If the successor is not the right child of the node being deleted, we need to transplant the right subtree of the successor to the successor. Then we must transplant the successor into the node to be deleted and set the color of the node to be deleted.

Then we must run the method deleteFixup if it is required.

func (tree *Tree[K, V]) Delete(key K) {
	x := tree.lookup(key)

	if x == tree.leaf {
		return
	}

	var y *TreeNode[K, V]
	originalColor := x.color

    
	if x.left == tree.leaf { 
		y = x.right
		tree.transplant(x, x.right)
	} else if x.right == tree.leaf {
		y = x.left
		tree.transplant(x, x.left)
	} else {
		successor := tree.leftmost(x.right)
		originalColor = successor.color
    
		y = successor.right

		if successor != x.right {
			tree.transplant(successor, successor.right)
			successor.right = x.right
			successor.right.parent = successor
		} else {
			y.parent = successor
		}

		tree.transplant(x, successor)
		successor.left = x.left
		successor.left.parent = successor
		successor.color = x.color
	}

	tree.len--

	if originalColor == black {
		tree.deleteFixup(y)
	}
}

4 cases are used to rebalance the red-black tree after deleting the node.

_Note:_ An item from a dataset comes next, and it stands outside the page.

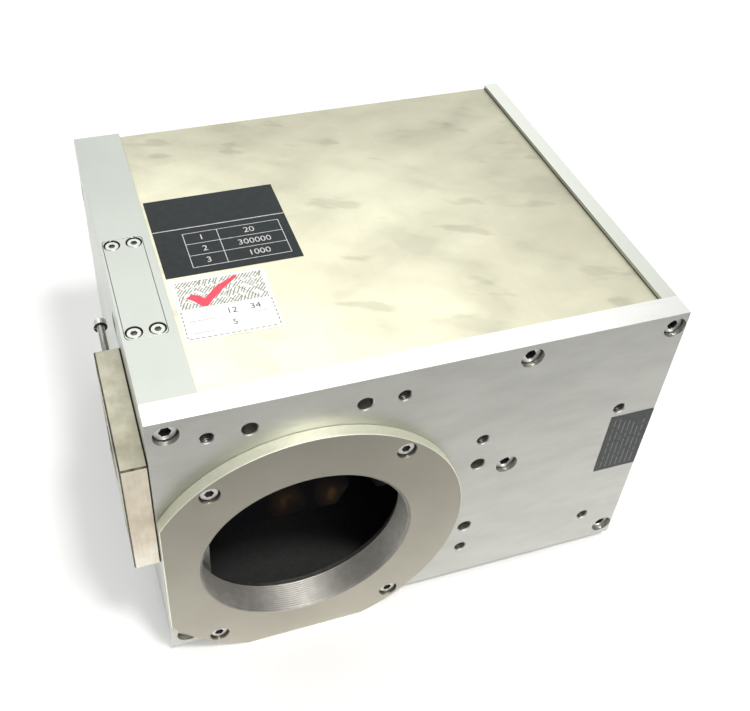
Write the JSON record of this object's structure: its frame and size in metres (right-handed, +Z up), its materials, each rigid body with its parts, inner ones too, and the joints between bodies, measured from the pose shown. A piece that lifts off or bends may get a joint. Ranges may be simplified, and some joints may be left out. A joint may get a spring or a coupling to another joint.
{
  "type": "galvo scanner head",
  "caption": "Two-axis galvanometer scanner head: a bolted aluminium box with an objective adapter ring, beam entrance block and two mirrors on galvanometers.",
  "frame": {"origin": "centre of the objective thread in the adapter ring's front face", "axes": "-Y out of the objective towards the work, +Z up to the top plate, +X along the entering beam"},
  "size_m": [0.217, 0.187, 0.1445],
  "materials": {
    "anodised_front": "satin, fine brushed",
    "anodised_wall": "satin",
    "rear_plate": "satin",
    "yellow_cover": "satin, handled",
    "ring_metal": "satin",
    "nickel_block": "nickel plated, stained",
    "screw_steel": "satin",
    "seal_rubber": "matt",
    "inner_aluminium": "satin",
    "galvo_black": "black anodised",
    "coil_copper": "enamelled copper wire",
    "machined_steel": "ground",
    "magnet_metal": "satin",
    "vane_black": "matt",
    "mirror_coating": "polished",
    "board_green": "satin",
    "spacer_brass": "satin",
    "connector_metal": "satin",
    "label_black": "satin",
    "sticker_white": "satin",
    "label_dark": "matt"
  },
  "bodies": {
    "housing": {"front_plate": "anodised_front", "entrance_wall": "anodised_wall", "side_wall": "anodised_wall", "back_plate": "rear_plate", "top_plate": "yellow_cover", "bottom_cover": "rear_plate", "front_plate_screws": "screw_steel", "top_plate_screws": "screw_steel", "back_plate_screws": "screw_steel", "bottom_cover_screws": "screw_steel", "adapter_ring": "ring_metal", "adapter_ring_screws": "screw_steel", "ring_seal": "seal_rubber", "entrance_adapter": "nickel_block", "entrance_adapter_screws": "screw_steel", "entrance_seal": "seal_rubber", "side_screw": "screw_steel", "port_cover": "anodised_wall", "port_cover_screws": "screw_steel", "x_galvo_plate": "inner_aluminium", "y_galvo_plate": "inner_aluminium", "x_galvo_plate_screws": "screw_steel", "galvo_clamp_screws": "screw_steel", "x_galvo_shell": "galvo_black", "x_galvo_coil": "coil_copper", "x_galvo_end_bell": "machined_steel", "x_galvo_bearings": "machined_steel", "x_detector_board": "board_green", "x_galvo_cap": "galvo_black", "y_galvo_shell": "galvo_black", "y_galvo_coil": "coil_copper", "y_galvo_end_bell": "machined_steel", "y_galvo_bearings": "machined_steel", "y_detector_board": "board_green", "y_galvo_cap": "galvo_black", "x_servo_board": "board_green", "y_servo_board": "board_green", "board_spacers": "spacer_brass", "board_screws": "screw_steel", "signal_connector": "connector_metal", "power_connector": "connector_metal", "connector_jackscrews": "connector_metal", "rating_label": "label_black", "inspection_sticker": "sticker_white", "front_label": "label_dark"},
    "x_rotor": {"x_shaft": "machined_steel", "x_magnet": "magnet_metal", "x_detector_vane": "vane_black", "x_mirror_mount": "inner_aluminium", "x_mirror": "mirror_coating"},
    "y_rotor": {"y_shaft": "machined_steel", "y_magnet": "magnet_metal", "y_detector_vane": "vane_black", "y_mirror_mount": "inner_aluminium", "y_mirror": "mirror_coating"}
  },
  "joints": [
    {"name": "x_mirror_turn", "type": "hinge", "parent": "housing", "child": "x_rotor", "pos_m": [0, 0.045, 0.0355], "axis": [0, 1, 0], "range_deg": [-10, 10]},
    {"name": "y_mirror_turn", "type": "hinge", "parent": "housing", "child": "y_rotor", "pos_m": [0, 0.045, 0], "axis": [1, 0, 0], "range_deg": [-10, 10]}
  ]
}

1. Case one occurs when the sibling of the node is red. We must exchange the color of the current node’s parent and the current node’s sibling and rotate the node’s parent to the left if the node belongs to a left subtree, or rotate to the right if the node belongs to the right subtree and then updating the sibling.

   

   
   

2. Case two occurs when both sibling’s children have the black color. The sibling is also black. We must change the color of the sibling to red and leave the current node. If the node’s parent is red, the cycle terminates.

   

   
   

3. Case 3 occurs when both the sibling and its right child have the black color, and the left child has the red color. Need to exchange colors of the sibling’s left child and sibling and rotate the sibling to the right if the node belongs to the left subtree, and rotate to the left if the node belongs to the right subtree and update the sibling. Then we go to the fourth case.

   

4. Case 4 occurs when the right child of the sibling is red and the sibling has a black color. We must change the color of the sibling’s right child to black, and change the current node’s parent to black.

Then we must rotate the node’s parent to the left if the node belongs to the left subtree, or rotate to the right if the node belongs to the right subtree. Then we set the current node as the root tree.

func (tree *Tree[K, V]) deleteFixup(x *TreeNode[K, V]) {
	for x != tree.root && x.color == black {
		if x == x.parent.left {
			y := x.parent.right

			if y.color == red {
				y.color = black
				x.parent.color = red
				tree.leftRotate(x.parent)
				y = x.parent.right
			}

			if y.left.color == black && y.right.color == black {
				y.color = red
				x = x.parent
			} else {

				if y.right.color == black {
					y.left.color = black
					y.color = red
					tree.rightRotate(y)
					y = x.parent.right
				}

				y.color = x.parent.color
				x.parent.color = black
				y.right.color = black
				tree.leftRotate(x.parent)
				x = tree.root
			}
		} else {
			y := x.parent.left

			if y.color == red {
				y.color = black
				x.parent.color = red
				tree.rightRotate(x.parent)
				y = x.parent.left
			}

			if y.left.color == black && y.right.color == black {
				y.color = red
				x = x.parent
			} else {

				if y.left.color == black {
					y.right.color = black
					y.color = red
					tree.leftRotate(y)
					y = x.parent.left
				}

				y.color = x.parent.color
				x.parent.color = black
				x.left.color = black
				tree.rightRotate(x.parent)
				x = tree.root
			}
		}
	}
	tree.root.color = black
}

I hope it is now more clear how node deleting works in the red-black tree.